On security, he said while Nigeria had faced the challenges of ethno-religious violence, armed robbery, cattle rustling, kidnapping for ransom, militancy and violent agitations, the most daunting security challenge faced by the country in the past seven to eight years has been the Boko Haram insurgency.
He said that under the leadership of Buhari, Nigeria has successfully tackled Boko Haram, adding that this did not happen by accident but due to the efforts of the president in rallying the country’s neighbours as well as the international community to support the country’s war on terror.
”Today, the President’s efforts have paid off. Boko Haram has been massively degraded and it is gradually moving away from the front pages. The insurgents have lost their capacity to carry out the kind of spectacular attacks for which they became infamous. This did not happen by accident.
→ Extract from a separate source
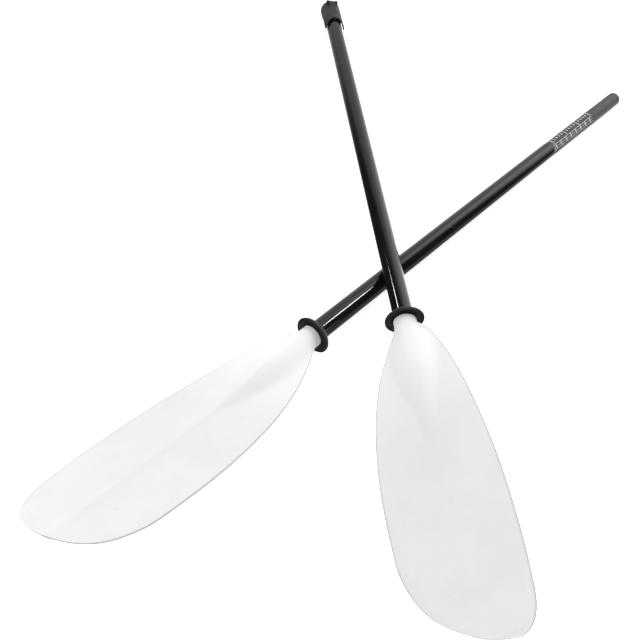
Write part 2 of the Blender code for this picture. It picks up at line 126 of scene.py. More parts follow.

“It was the result of purposeful, credible and courageous leadership being provided by President Muhammadu Buhari, who started off by ordering the relocation of the command and control centre of the battle against insurgency from Abuja to Maiduguri, rallied regional and global support for Nigeria’s efforts and boosted the morale and fighting capability of armed troops.”
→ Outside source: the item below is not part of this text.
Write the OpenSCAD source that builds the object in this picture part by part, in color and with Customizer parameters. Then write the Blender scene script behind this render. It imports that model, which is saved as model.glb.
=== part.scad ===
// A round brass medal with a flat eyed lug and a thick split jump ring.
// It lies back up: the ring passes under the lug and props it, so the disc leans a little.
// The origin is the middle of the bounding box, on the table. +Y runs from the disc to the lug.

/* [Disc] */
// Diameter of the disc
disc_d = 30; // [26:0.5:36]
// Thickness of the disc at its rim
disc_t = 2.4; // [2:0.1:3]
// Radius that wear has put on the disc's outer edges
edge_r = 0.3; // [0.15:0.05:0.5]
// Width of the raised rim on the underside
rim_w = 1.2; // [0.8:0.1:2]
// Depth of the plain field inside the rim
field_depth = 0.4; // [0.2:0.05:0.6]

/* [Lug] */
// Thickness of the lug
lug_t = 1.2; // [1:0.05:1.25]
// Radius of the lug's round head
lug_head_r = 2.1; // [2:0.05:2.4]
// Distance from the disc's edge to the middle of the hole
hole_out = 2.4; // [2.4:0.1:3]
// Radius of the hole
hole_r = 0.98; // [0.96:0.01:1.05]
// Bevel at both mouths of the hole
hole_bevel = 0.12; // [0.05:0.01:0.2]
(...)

He reminded the audience that insurgencies do not end overnight, and that there will still be pockets of cowardly attacks against vulnerable targets, saying: ”This is not a surprise since the insurgents have been dispersed and many of them have simply melted into the population. But with a sustained anti-terror campaign, heightened intelligence gathering as well as the cooperation and vigilance of all citizens, even the attacks will fizzle out with time.”
On the fight against corruption, Mohammed said just like it is tackling insecurity, the administration is also fighting corruption and it is winning, despite the fact that corruption has started fighting back ”fast and furious”.
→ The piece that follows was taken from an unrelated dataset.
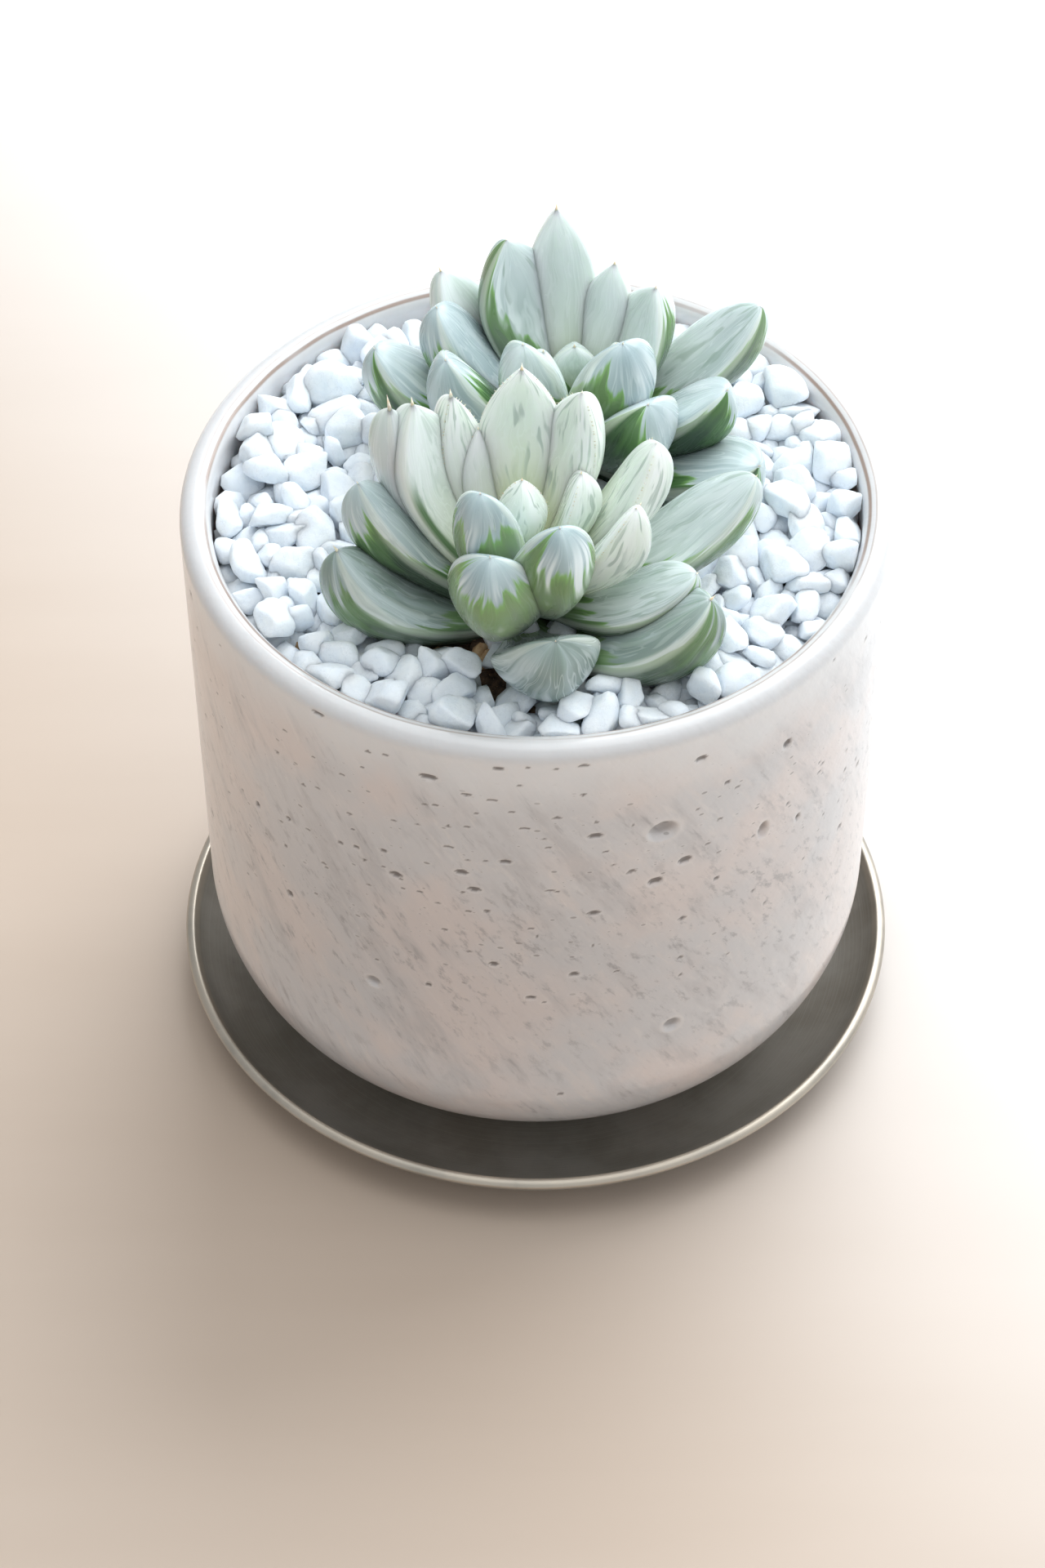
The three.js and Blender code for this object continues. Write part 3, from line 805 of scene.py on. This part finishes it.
def chip_material():
    t = Shading("white_stone")
    place = t.place()
    own = t.attribute("own")
    own_place = t.vector("ADD", place, own)
    cloud = t.noise(own_place, 0.35, 3, 0.6)
    vein = t.apart(t.noise(own_place, 0.5, 4, 0.6), 0.5)
    colour = t.blend(t.smooth(cloud, 0.25, 0.75), (0.79, 0.86, 0.94), (0.885, 0.94, 0.99))
    colour = t.layers(
        colour,
        (t.smooth(vein, 0.02, 0.0), 0.25, (0.60, 0.64, 0.70)),
        (t.smooth(t.noise(place, 0.16, 2), 0.70, 0.82), 0.35, (0.80, 0.76, 0.56)),
        (t.smooth(t.parts(own)[0], 60, 90), 0.4, (0.74, 0.79, 0.85)),
    )
    grain = t.plus(t.noise(place, 2.2, 4, 0.65), t.times(t.noise(place, 9, 2), 0.35))
    return t.finish(
        Base_Color=colour,
        Roughness=t.plus(0.42, t.times(cloud, 0.25)),
        Normal=t.bump(grain, 0.14, 0.6),
        Subsurface_Weight=0.6,
        Subsurface_Radius=(1.0, 1.05, 1.15),
        Subsurface_Scale=0.0022,
    )


def make_chips():
    random = np.random.default_rng(7)
    sizes = SMALLEST_CHIP + (LARGEST_CHIP - SMALLEST_CHIP) * random.beta(1.6, 2.0, CHIP_COUNT)
    place = pour_chips(CHIP_COUNT, sizes, random, keep_clear())
    coarse, plain, fine = (sphere_points(level) for level in (2, 3, 4))
    shape = Shape()
    for (x, y, z), size in zip(place, sizes):
        if z > CHIP_TOP_Z:
            continue
        buried = z < ground_z(x, y) + 1.3 * size
        sphere, faces = coarse if buried else fine if size > 2 else plain
        stone = cut_stone(random, sphere, int(random.integers(7, 12)), random.uniform(11, 24))
        stone = stone * size * CHIP_FORM * random.uniform(0.88, 1.1, 3)
        points = stone @ random_turn(random, 0.9).T + np.array([x, y, z])
        out = np.hypot(points[:, 0], points[:, 1])
        points[:, :2] *= np.minimum(1, (INNER_RADIUS - 0.15) / out)[:, None]
        shape.add(points, faces, own=random.uniform(0, 90, 3))
    piece = shape.build("stone_chips", chip_material())
    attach(piece, "root")
    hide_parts("gravel")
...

He said unless corruption is fought to standstill, nothing else Nigeria does will yield positive results.
“It was corruption that prolonged the war against Boko Haram and dispatched many soldiers and civilians to their early graves; it was corruption that ensured that while oil was selling for over 100 dollars per barrel, we had nothing to show for the windfall; it is because of corruption that even though our budget has increased from less than a trillion in 1999 to over 6 trillion in 2016, poverty has grown almost at the same rate that the budget has increased; it was corruption that gave us darkness, instead of light, while we supposedly pumped millions of dollars into the power sector,” he said.
He urged the alumni of the national institute to support the anti-graft war, saying that as people who are highly respected in the society, they must not sit on the fence but lend their strong voice to the battle against corruption.
On the nation’s economy, Mohammed said the crash in the price of crude oil has made Nigeria lose over 70 per cent of its revenues, but noted that the administration has decided to turn the disappointment into a blessing “by working assiduously to diversify our economy away from oil”.
“Agriculture, solid minerals, culture and tourism are some of the sectors we are currently working to rejuvenate so they can earn hugerevenues for the country and create jobs,” he said.
“While these efforts are on, the administration has decided to plug all financial loopholes through the treasury single account (TSA), into which over N2trn has accrued so far. Funds that ordinarily would have gone into private pockets are now finding their way into the public treasury, to be used for the benefit of all. Also, thanks to the measures introduced by this administration to plug all loopholes, we have discovered 23,000 ghost workers who have now been expunged from the system.
“Of course you are all familiar with the administration’s budget for 2016, which is now before the national assembly. In an unprecedented act, we have set aside N500bn for massive social intervention, fund that can be assessed by artisans, market women, unemployed graduates and others. The essence of this is to lift millions, not thousands, out of poverty. Of course there is also the plan to engage 500,000 unemployed graduates as teachers, and complete all ongoing infrastructural projects. As soon as the budget, in which capital expenditure has been increased to 30 per cent, is passed, Nigerians will begin to positively feel the impact of the administration’s efforts.”
The minister also defended Buhari’s foreign trips, explaining that the president had taken it upon himself to restore the nation’s lost credibility, reassure investors that they could do business with Nigeria, and also rally global support for the war against corruption and insurgency.